***** DATA BLOCK *****

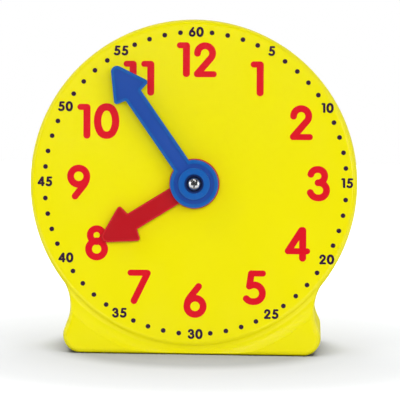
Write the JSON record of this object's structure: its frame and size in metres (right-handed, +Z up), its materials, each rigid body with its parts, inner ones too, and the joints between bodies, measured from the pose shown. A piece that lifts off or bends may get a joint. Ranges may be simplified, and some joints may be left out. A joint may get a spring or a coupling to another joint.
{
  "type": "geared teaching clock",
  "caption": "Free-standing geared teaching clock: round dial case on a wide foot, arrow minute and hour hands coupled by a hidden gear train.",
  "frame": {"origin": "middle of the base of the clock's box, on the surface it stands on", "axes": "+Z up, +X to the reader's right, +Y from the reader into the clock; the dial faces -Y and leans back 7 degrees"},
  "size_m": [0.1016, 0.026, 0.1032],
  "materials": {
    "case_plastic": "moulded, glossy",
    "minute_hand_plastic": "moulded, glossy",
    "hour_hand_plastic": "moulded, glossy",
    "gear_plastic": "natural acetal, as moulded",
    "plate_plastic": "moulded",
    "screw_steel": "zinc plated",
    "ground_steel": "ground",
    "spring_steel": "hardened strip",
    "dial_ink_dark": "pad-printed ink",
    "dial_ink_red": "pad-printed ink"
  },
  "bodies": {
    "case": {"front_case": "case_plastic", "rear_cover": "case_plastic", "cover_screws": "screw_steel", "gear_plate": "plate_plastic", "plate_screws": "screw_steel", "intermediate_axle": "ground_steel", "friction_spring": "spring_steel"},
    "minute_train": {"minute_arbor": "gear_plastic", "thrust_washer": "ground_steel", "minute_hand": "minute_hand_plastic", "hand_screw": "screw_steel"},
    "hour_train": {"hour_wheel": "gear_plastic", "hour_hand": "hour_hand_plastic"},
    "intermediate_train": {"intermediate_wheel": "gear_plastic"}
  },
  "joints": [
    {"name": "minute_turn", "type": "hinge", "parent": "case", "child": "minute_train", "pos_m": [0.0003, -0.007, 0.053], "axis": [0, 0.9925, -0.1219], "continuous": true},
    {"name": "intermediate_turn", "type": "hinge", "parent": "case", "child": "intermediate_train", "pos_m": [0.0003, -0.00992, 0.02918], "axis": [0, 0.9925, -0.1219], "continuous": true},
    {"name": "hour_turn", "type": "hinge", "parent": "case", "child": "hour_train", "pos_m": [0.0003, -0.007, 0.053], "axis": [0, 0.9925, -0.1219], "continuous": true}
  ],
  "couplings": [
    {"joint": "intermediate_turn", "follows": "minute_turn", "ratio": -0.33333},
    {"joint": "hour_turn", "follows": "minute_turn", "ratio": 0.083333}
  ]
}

*****

*EXERCISE DIRECTIONS*:
Please output the entire listing exactly as it stands.

*WRITTEN SOLUTION*:
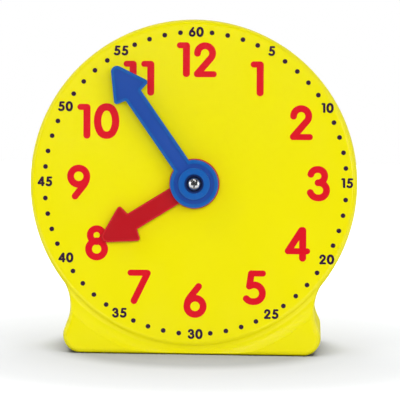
Write the JSON record of this object's structure: its frame and size in metres (right-handed, +Z up), its materials, each rigid body with its parts, inner ones too, and the joints between bodies, measured from the pose shown. A piece that lifts off or bends may get a joint. Ranges may be simplified, and some joints may be left out. A joint may get a spring or a coupling to another joint.
{
  "type": "geared teaching clock",
  "caption": "Free-standing geared teaching clock: round dial case on a wide foot, arrow minute and hour hands coupled by a hidden gear train.",
  "frame": {"origin": "middle of the base of the clock's box, on the surface it stands on", "axes": "+Z up, +X to the reader's right, +Y from the reader into the clock; the dial faces -Y and leans back 7 degrees"},
  "size_m": [0.1016, 0.026, 0.1032],
  "materials": {
    "case_plastic": "moulded, glossy",
    "minute_hand_plastic": "moulded, glossy",
    "hour_hand_plastic": "moulded, glossy",
    "gear_plastic": "natural acetal, as moulded",
    "plate_plastic": "moulded",
    "screw_steel": "zinc plated",
    "ground_steel": "ground",
    "spring_steel": "hardened strip",
    "dial_ink_dark": "pad-printed ink",
    "dial_ink_red": "pad-printed ink"
  },
  "bodies": {
    "case": {"front_case": "case_plastic", "rear_cover": "case_plastic", "cover_screws": "screw_steel", "gear_plate": "plate_plastic", "plate_screws": "screw_steel", "intermediate_axle": "ground_steel", "friction_spring": "spring_steel"},
    "minute_train": {"minute_arbor": "gear_plastic", "thrust_washer": "ground_steel", "minute_hand": "minute_hand_plastic", "hand_screw": "screw_steel"},
    "hour_train": {"hour_wheel": "gear_plastic", "hour_hand": "hour_hand_plastic"},
    "intermediate_train": {"intermediate_wheel": "gear_plastic"}
  },
  "joints": [
    {"name": "minute_turn", "type": "hinge", "parent": "case", "child": "minute_train", "pos_m": [0.0003, -0.007, 0.053], "axis": [0, 0.9925, -0.1219], "continuous": true},
    {"name": "intermediate_turn", "type": "hinge", "parent": "case", "child": "intermediate_train", "pos_m": [0.0003, -0.00992, 0.02918], "axis": [0, 0.9925, -0.1219], "continuous": true},
    {"name": "hour_turn", "type": "hinge", "parent": "case", "child": "hour_train", "pos_m": [0.0003, -0.007, 0.053], "axis": [0, 0.9925, -0.1219], "continuous": true}
  ],
  "couplings": [
    {"joint": "intermediate_turn", "follows": "minute_turn", "ratio": -0.33333},
    {"joint": "hour_turn", "follows": "minute_turn", "ratio": 0.083333}
  ]
}